[start LISTED RECORDS]
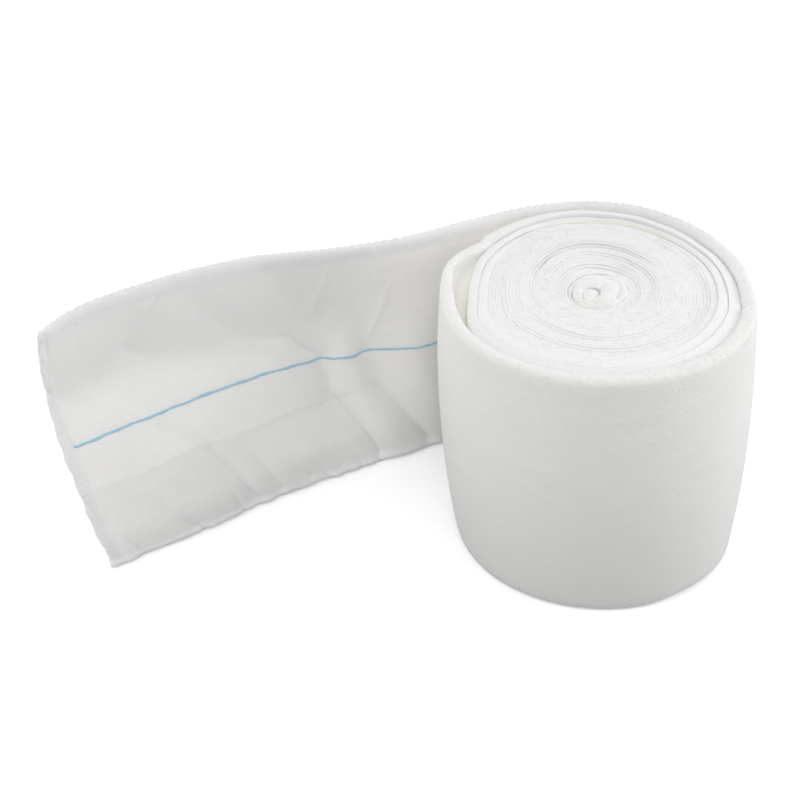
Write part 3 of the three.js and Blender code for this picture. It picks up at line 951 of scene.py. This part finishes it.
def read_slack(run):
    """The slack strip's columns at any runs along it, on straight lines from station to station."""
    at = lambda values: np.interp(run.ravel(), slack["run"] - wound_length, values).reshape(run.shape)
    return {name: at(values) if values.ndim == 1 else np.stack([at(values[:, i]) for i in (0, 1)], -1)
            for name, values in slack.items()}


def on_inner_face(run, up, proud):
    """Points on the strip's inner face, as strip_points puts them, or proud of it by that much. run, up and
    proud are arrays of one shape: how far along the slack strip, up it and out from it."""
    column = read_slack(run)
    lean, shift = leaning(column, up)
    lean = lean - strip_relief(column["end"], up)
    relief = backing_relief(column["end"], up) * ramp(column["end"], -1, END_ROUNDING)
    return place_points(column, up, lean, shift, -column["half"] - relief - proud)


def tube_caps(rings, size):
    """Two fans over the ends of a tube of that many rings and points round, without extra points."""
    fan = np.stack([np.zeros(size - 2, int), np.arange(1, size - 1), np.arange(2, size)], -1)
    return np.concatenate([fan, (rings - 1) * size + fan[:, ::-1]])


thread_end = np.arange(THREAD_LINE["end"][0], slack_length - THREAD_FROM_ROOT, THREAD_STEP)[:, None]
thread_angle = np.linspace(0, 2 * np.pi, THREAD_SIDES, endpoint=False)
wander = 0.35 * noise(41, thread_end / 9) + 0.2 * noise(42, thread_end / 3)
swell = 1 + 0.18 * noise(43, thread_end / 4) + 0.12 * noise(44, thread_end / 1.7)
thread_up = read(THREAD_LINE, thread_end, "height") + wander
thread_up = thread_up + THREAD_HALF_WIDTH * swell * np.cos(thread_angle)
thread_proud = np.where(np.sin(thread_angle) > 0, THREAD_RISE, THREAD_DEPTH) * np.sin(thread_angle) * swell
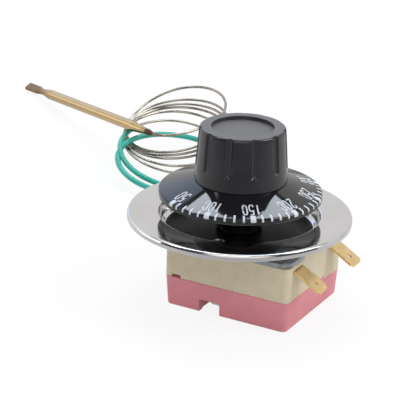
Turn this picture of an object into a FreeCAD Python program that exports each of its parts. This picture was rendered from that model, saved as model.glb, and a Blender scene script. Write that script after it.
[end LISTED RECORDS]
> _EXERCISE PROMPT_:
Print every line of the records exactly. Omit nothing.

> _PROBLEM SOLUTION_:
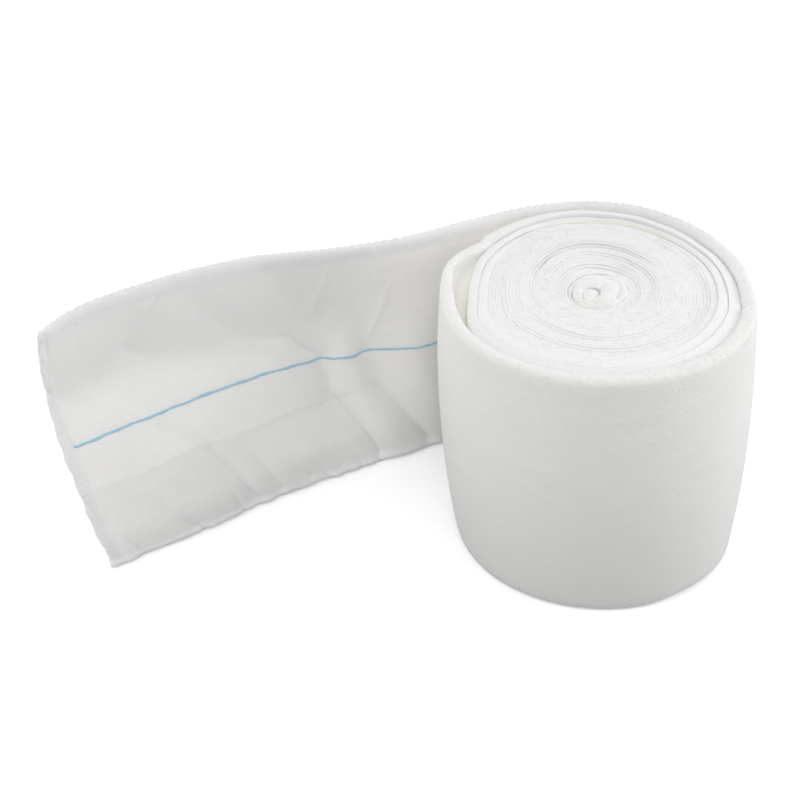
Write part 3 of the three.js and Blender code for this picture. It picks up at line 951 of scene.py. This part finishes it.
def read_slack(run):
    """The slack strip's columns at any runs along it, on straight lines from station to station."""
    at = lambda values: np.interp(run.ravel(), slack["run"] - wound_length, values).reshape(run.shape)
    return {name: at(values) if values.ndim == 1 else np.stack([at(values[:, i]) for i in (0, 1)], -1)
            for name, values in slack.items()}


def on_inner_face(run, up, proud):
    """Points on the strip's inner face, as strip_points puts them, or proud of it by that much. run, up and
    proud are arrays of one shape: how far along the slack strip, up it and out from it."""
    column = read_slack(run)
    lean, shift = leaning(column, up)
    lean = lean - strip_relief(column["end"], up)
    relief = backing_relief(column["end"], up) * ramp(column["end"], -1, END_ROUNDING)
    return place_points(column, up, lean, shift, -column["half"] - relief - proud)


def tube_caps(rings, size):
    """Two fans over the ends of a tube of that many rings and points round, without extra points."""
    fan = np.stack([np.zeros(size - 2, int), np.arange(1, size - 1), np.arange(2, size)], -1)
    return np.concatenate([fan, (rings - 1) * size + fan[:, ::-1]])


thread_end = np.arange(THREAD_LINE["end"][0], slack_length - THREAD_FROM_ROOT, THREAD_STEP)[:, None]
thread_angle = np.linspace(0, 2 * np.pi, THREAD_SIDES, endpoint=False)
wander = 0.35 * noise(41, thread_end / 9) + 0.2 * noise(42, thread_end / 3)
swell = 1 + 0.18 * noise(43, thread_end / 4) + 0.12 * noise(44, thread_end / 1.7)
thread_up = read(THREAD_LINE, thread_end, "height") + wander
thread_up = thread_up + THREAD_HALF_WIDTH * swell * np.cos(thread_angle)
thread_proud = np.where(np.sin(thread_angle) > 0, THREAD_RISE, THREAD_DEPTH) * np.sin(thread_angle) * swell
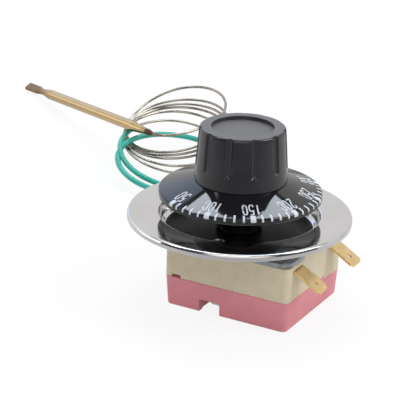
Turn this picture of an object into a FreeCAD Python program that exports each of its parts. This picture was rendered from that model, saved as model.glb, and a Blender scene script. Write that script after it.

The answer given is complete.